(STATED GOAL)
Quote only the part that opens with the line containing "Write the Blender Python" and closes with the line containing "BOX_MIDDLE = Vector((3.7, 1.0, 0.0))". Keep both of those lines.

--- Start of SOURCE DATA ---

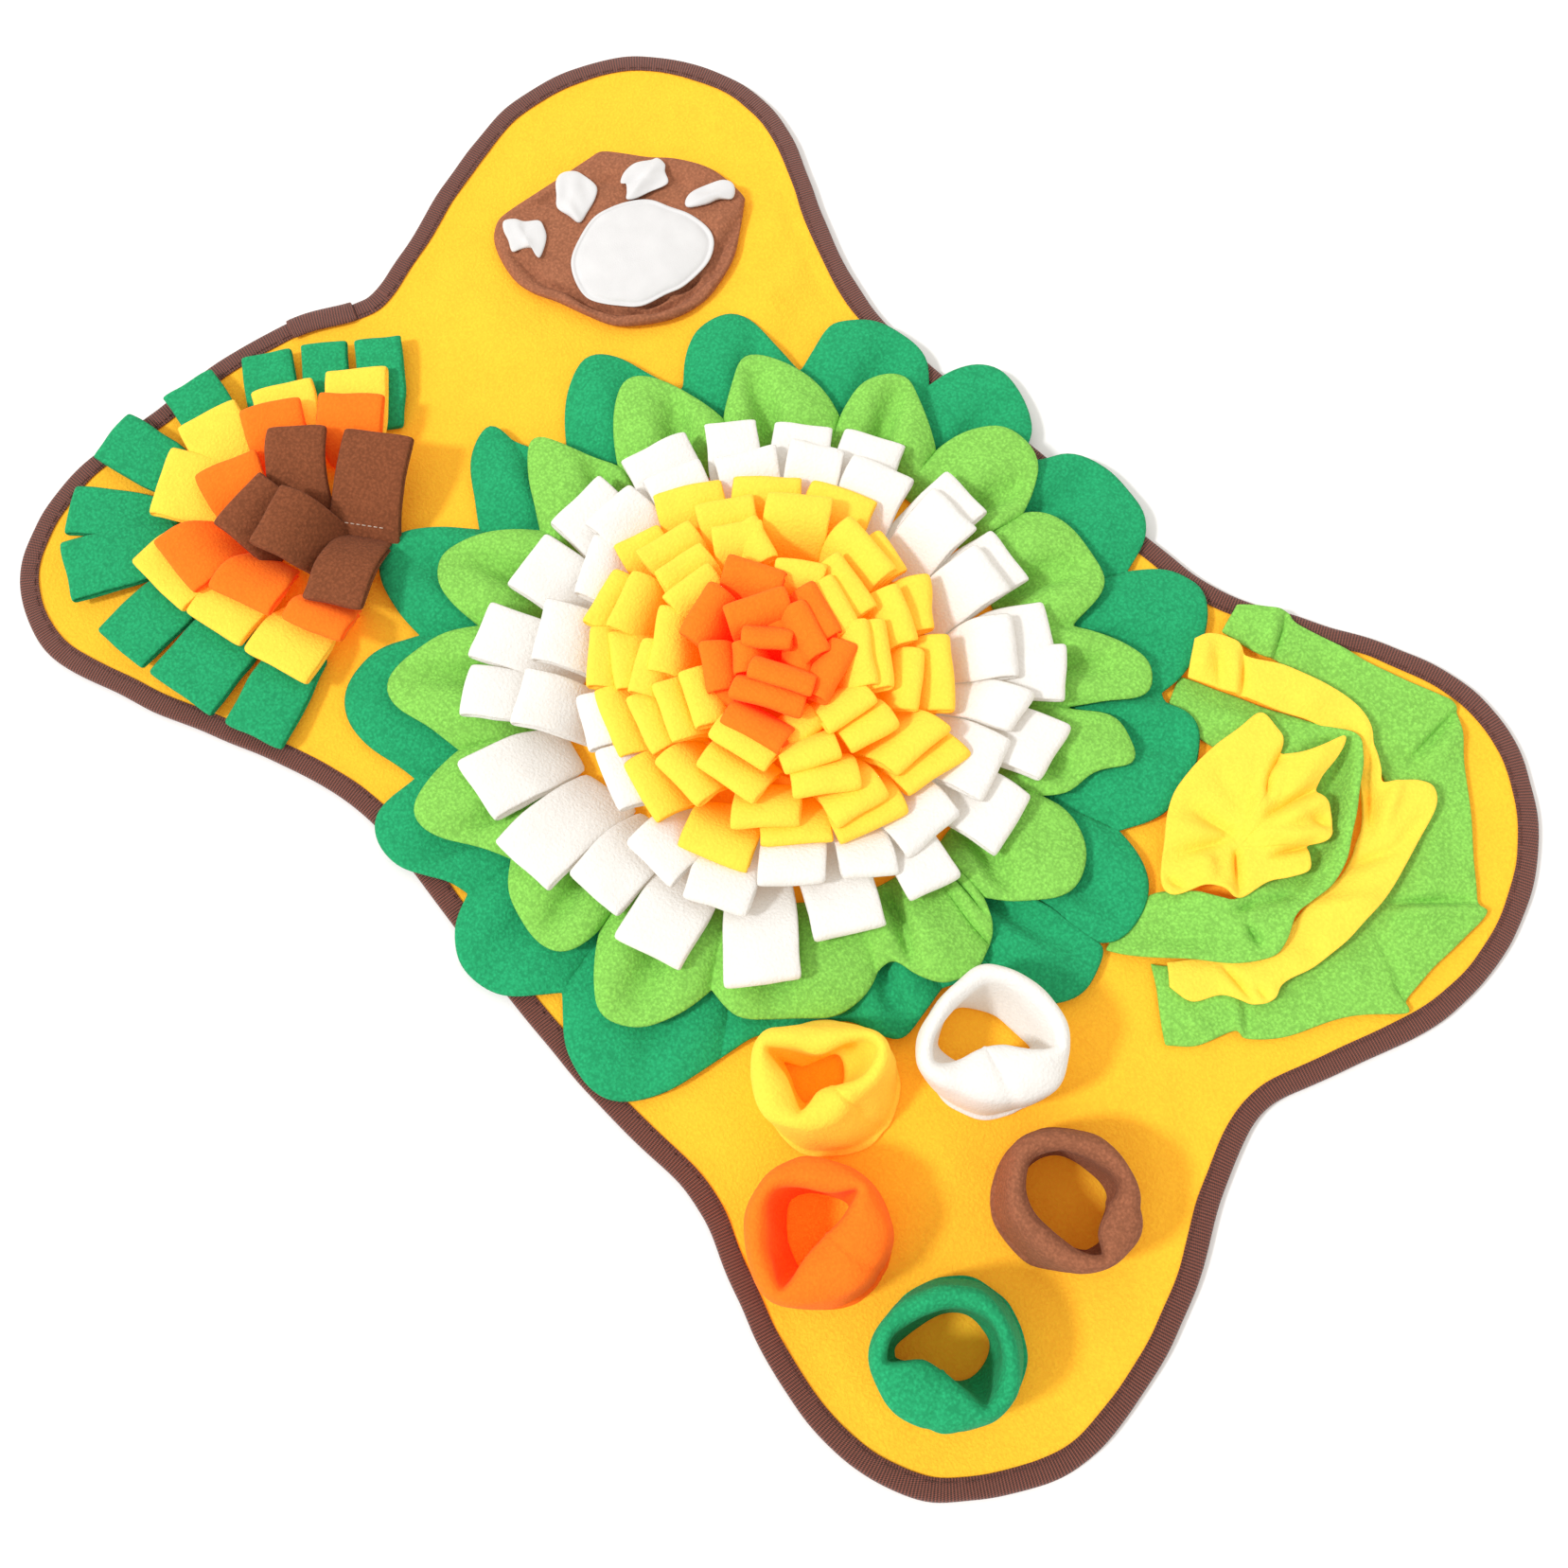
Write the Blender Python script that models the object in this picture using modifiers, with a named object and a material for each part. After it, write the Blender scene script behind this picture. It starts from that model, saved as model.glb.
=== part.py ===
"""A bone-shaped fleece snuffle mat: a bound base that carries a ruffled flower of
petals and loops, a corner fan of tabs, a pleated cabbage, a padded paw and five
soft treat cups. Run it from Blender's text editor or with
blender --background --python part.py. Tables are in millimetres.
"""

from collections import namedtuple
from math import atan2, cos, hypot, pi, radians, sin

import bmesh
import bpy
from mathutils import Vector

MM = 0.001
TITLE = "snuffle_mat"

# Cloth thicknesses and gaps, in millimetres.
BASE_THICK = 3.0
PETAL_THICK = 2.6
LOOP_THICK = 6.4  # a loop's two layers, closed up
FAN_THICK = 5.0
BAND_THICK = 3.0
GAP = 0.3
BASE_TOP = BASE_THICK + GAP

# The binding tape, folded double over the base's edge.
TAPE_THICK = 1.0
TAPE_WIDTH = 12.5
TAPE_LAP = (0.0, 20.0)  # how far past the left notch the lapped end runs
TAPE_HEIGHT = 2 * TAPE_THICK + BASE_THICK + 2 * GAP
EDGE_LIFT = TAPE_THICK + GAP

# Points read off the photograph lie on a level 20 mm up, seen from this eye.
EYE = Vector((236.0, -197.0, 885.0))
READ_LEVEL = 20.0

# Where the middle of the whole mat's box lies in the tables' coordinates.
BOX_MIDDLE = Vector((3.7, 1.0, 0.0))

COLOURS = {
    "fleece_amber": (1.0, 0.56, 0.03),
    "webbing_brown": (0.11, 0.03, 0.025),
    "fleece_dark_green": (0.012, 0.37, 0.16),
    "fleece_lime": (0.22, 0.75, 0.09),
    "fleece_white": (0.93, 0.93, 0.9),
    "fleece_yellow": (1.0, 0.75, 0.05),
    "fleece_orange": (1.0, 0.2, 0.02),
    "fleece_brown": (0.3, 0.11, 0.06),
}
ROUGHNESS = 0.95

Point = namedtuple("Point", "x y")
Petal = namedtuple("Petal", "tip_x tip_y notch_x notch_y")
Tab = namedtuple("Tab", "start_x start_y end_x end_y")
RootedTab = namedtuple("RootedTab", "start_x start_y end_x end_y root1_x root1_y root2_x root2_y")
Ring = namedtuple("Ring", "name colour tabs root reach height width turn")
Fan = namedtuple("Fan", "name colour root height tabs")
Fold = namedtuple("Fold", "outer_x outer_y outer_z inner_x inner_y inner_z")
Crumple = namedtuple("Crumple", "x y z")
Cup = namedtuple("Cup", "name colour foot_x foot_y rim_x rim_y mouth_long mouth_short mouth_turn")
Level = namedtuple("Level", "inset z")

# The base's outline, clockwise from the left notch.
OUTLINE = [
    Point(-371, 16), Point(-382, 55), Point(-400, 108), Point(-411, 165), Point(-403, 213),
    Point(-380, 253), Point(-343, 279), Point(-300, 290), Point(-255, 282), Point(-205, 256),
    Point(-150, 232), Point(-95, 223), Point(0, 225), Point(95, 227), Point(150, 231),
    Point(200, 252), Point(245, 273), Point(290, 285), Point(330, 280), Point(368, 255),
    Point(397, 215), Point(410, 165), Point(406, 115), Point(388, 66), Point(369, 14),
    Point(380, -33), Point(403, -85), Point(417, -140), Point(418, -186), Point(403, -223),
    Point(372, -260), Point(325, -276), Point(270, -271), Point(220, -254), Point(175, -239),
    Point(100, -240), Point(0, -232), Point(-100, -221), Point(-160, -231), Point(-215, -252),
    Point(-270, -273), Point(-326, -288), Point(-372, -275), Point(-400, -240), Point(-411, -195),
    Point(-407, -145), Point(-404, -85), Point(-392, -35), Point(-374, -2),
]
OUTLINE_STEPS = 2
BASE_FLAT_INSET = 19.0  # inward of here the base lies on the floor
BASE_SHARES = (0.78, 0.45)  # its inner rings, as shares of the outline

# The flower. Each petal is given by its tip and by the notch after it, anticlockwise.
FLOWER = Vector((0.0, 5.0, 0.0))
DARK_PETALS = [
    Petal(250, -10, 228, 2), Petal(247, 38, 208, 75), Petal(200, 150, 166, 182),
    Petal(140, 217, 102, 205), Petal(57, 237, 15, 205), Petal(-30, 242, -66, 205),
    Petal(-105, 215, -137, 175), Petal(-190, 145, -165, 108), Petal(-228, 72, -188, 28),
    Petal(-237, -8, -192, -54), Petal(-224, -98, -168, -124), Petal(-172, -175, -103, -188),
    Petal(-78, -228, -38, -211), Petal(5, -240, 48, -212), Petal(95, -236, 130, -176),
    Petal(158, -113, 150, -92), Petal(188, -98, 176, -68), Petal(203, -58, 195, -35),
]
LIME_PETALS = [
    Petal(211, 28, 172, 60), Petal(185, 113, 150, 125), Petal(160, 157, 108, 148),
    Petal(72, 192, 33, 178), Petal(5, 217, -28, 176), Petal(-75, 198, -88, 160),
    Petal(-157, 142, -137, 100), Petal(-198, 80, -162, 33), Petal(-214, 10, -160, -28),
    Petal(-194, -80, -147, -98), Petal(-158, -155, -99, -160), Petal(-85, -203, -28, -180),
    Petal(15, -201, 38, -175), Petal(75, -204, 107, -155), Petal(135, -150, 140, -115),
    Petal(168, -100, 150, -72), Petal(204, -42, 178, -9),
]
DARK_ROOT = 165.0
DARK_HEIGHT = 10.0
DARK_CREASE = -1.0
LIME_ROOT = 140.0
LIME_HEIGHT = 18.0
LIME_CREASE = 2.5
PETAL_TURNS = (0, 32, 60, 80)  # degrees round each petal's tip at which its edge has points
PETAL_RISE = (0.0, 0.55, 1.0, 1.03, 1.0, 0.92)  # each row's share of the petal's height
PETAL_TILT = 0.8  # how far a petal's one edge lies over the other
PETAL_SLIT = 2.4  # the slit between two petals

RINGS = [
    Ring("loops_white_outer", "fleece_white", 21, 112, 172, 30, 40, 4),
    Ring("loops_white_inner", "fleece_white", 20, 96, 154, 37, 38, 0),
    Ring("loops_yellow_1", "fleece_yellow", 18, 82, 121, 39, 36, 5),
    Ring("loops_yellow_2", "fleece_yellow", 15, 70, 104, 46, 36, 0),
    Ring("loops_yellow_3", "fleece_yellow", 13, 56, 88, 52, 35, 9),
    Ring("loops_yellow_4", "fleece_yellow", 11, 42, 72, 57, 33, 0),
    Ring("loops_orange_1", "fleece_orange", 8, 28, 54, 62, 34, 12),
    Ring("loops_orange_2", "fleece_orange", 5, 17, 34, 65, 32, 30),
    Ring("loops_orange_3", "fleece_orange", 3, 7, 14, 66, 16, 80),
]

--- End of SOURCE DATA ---
--- Start of SOURCE DATA ---

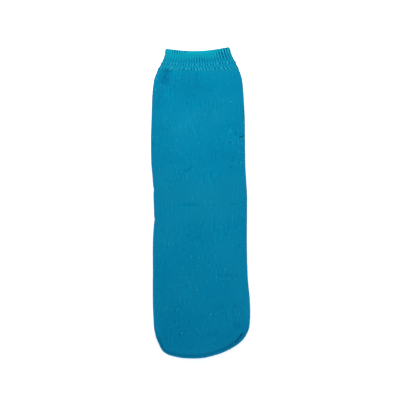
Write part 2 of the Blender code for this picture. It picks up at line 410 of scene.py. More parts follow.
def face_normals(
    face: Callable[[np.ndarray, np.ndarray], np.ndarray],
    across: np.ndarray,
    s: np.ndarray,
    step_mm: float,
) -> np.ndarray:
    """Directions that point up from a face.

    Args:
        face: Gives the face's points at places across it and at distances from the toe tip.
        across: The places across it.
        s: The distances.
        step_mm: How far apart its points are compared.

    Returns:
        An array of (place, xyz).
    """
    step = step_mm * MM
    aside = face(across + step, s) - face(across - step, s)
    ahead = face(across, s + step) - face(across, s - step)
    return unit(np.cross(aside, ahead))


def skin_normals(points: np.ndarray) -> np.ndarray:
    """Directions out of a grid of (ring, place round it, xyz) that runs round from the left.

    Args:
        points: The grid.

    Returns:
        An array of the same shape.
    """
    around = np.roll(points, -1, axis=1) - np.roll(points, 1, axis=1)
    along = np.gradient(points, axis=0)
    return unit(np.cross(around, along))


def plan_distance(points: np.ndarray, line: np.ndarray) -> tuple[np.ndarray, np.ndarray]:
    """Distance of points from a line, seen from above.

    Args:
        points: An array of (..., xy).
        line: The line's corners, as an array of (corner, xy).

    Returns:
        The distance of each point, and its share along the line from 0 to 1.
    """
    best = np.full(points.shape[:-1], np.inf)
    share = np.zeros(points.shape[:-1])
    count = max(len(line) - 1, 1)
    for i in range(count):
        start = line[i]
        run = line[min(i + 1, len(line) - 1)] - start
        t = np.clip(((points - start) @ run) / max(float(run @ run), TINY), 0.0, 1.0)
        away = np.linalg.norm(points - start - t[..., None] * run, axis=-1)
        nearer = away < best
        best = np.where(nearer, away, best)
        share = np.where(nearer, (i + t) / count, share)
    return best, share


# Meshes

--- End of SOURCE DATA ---

(CORRECT ANSWER)
Write the Blender Python script that models the object in this picture using modifiers, with a named object and a material for each part. After it, write the Blender scene script behind this picture. It starts from that model, saved as model.glb.
=== part.py ===
"""A bone-shaped fleece snuffle mat: a bound base that carries a ruffled flower of
petals and loops, a corner fan of tabs, a pleated cabbage, a padded paw and five
soft treat cups. Run it from Blender's text editor or with
blender --background --python part.py. Tables are in millimetres.
"""

from collections import namedtuple
from math import atan2, cos, hypot, pi, radians, sin

import bmesh
import bpy
from mathutils import Vector

MM = 0.001
TITLE = "snuffle_mat"

# Cloth thicknesses and gaps, in millimetres.
BASE_THICK = 3.0
PETAL_THICK = 2.6
LOOP_THICK = 6.4  # a loop's two layers, closed up
FAN_THICK = 5.0
BAND_THICK = 3.0
GAP = 0.3
BASE_TOP = BASE_THICK + GAP

# The binding tape, folded double over the base's edge.
TAPE_THICK = 1.0
TAPE_WIDTH = 12.5
TAPE_LAP = (0.0, 20.0)  # how far past the left notch the lapped end runs
TAPE_HEIGHT = 2 * TAPE_THICK + BASE_THICK + 2 * GAP
EDGE_LIFT = TAPE_THICK + GAP

# Points read off the photograph lie on a level 20 mm up, seen from this eye.
EYE = Vector((236.0, -197.0, 885.0))
READ_LEVEL = 20.0

# Where the middle of the whole mat's box lies in the tables' coordinates.
BOX_MIDDLE = Vector((3.7, 1.0, 0.0))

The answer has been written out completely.